### What needs to be done
Only the lines from the one holding "Turn this picture of an object into an" through the one holding "spout_reach = 82; // [78:0.5:86]" are to be retyped, exactly as they appear, with both boundary lines included.

### Listed records
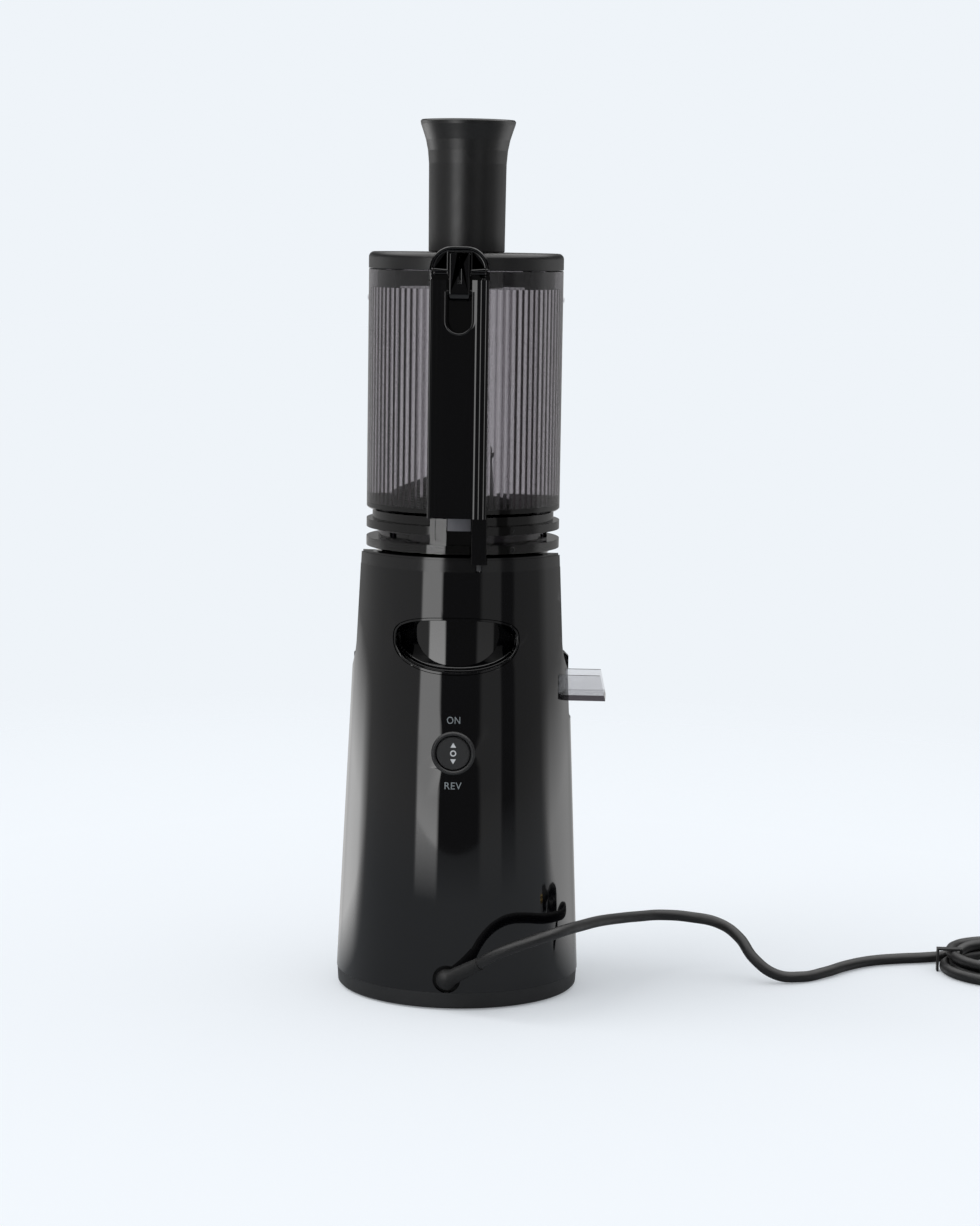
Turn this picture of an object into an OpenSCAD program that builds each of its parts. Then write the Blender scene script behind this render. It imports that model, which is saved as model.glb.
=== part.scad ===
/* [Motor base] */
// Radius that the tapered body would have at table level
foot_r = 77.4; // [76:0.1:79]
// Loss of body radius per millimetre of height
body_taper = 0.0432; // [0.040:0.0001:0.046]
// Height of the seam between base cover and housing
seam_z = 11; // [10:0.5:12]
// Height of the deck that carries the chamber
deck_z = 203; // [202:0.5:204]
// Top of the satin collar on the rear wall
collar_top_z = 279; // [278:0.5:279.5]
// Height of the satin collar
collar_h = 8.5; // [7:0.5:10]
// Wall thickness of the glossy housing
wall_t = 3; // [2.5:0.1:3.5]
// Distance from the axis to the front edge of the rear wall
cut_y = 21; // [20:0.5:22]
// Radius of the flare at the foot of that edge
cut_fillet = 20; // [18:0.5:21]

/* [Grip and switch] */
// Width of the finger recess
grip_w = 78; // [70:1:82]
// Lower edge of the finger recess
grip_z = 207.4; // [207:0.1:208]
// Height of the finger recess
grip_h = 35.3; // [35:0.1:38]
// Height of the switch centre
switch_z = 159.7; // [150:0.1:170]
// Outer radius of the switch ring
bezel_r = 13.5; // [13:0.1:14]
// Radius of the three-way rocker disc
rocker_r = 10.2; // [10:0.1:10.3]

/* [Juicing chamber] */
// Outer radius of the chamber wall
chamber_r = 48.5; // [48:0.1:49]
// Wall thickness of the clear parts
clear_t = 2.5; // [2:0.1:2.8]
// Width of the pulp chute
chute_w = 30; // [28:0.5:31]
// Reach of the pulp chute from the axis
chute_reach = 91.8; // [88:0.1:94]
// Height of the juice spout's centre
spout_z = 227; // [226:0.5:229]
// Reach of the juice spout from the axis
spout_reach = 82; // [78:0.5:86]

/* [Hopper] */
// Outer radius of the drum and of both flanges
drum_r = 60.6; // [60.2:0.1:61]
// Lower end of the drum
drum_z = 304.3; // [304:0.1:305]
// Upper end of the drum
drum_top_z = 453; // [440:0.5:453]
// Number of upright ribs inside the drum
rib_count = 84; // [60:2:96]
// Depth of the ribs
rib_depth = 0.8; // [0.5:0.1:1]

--

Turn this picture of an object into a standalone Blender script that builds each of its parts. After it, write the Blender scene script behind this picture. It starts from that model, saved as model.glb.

* * *

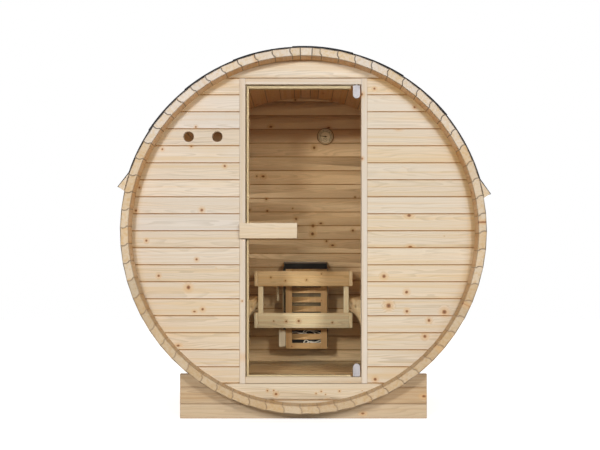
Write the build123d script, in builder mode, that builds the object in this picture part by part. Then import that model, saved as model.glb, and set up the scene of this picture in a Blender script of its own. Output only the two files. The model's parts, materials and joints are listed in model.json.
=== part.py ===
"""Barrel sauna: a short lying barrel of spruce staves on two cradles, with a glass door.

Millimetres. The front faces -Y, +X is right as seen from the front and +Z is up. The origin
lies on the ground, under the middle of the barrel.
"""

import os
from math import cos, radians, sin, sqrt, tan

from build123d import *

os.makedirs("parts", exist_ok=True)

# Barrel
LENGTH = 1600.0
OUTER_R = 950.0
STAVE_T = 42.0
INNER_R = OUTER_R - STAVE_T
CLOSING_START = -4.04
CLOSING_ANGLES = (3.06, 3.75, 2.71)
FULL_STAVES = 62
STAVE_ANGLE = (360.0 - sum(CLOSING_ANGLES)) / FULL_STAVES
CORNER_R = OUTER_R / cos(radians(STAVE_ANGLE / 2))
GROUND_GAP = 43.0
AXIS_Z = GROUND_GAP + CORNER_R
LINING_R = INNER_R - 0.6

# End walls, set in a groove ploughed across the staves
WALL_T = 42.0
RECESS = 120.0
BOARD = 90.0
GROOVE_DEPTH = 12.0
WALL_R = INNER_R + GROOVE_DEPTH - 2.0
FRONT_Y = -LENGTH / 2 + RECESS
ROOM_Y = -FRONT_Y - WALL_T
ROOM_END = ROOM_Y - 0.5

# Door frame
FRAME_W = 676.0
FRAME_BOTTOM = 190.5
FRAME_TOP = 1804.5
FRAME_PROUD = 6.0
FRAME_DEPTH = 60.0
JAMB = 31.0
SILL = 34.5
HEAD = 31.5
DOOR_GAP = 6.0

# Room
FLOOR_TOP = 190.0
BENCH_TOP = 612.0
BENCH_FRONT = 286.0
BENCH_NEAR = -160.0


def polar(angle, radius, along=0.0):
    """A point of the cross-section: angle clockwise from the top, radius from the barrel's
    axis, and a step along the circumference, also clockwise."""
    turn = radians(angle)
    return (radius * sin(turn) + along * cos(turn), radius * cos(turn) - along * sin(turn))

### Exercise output
Turn this picture of an object into an OpenSCAD program that builds each of its parts. Then write the Blender scene script behind this render. It imports that model, which is saved as model.glb.
=== part.scad ===
/* [Motor base] */
// Radius that the tapered body would have at table level
foot_r = 77.4; // [76:0.1:79]
// Loss of body radius per millimetre of height
body_taper = 0.0432; // [0.040:0.0001:0.046]
// Height of the seam between base cover and housing
seam_z = 11; // [10:0.5:12]
// Height of the deck that carries the chamber
deck_z = 203; // [202:0.5:204]
// Top of the satin collar on the rear wall
collar_top_z = 279; // [278:0.5:279.5]
// Height of the satin collar
collar_h = 8.5; // [7:0.5:10]
// Wall thickness of the glossy housing
wall_t = 3; // [2.5:0.1:3.5]
// Distance from the axis to the front edge of the rear wall
cut_y = 21; // [20:0.5:22]
// Radius of the flare at the foot of that edge
cut_fillet = 20; // [18:0.5:21]

/* [Grip and switch] */
// Width of the finger recess
grip_w = 78; // [70:1:82]
// Lower edge of the finger recess
grip_z = 207.4; // [207:0.1:208]
// Height of the finger recess
grip_h = 35.3; // [35:0.1:38]
// Height of the switch centre
switch_z = 159.7; // [150:0.1:170]
// Outer radius of the switch ring
bezel_r = 13.5; // [13:0.1:14]
// Radius of the three-way rocker disc
rocker_r = 10.2; // [10:0.1:10.3]

/* [Juicing chamber] */
// Outer radius of the chamber wall
chamber_r = 48.5; // [48:0.1:49]
// Wall thickness of the clear parts
clear_t = 2.5; // [2:0.1:2.8]
// Width of the pulp chute
chute_w = 30; // [28:0.5:31]
// Reach of the pulp chute from the axis
chute_reach = 91.8; // [88:0.1:94]
// Height of the juice spout's centre
spout_z = 227; // [226:0.5:229]
// Reach of the juice spout from the axis
spout_reach = 82; // [78:0.5:86]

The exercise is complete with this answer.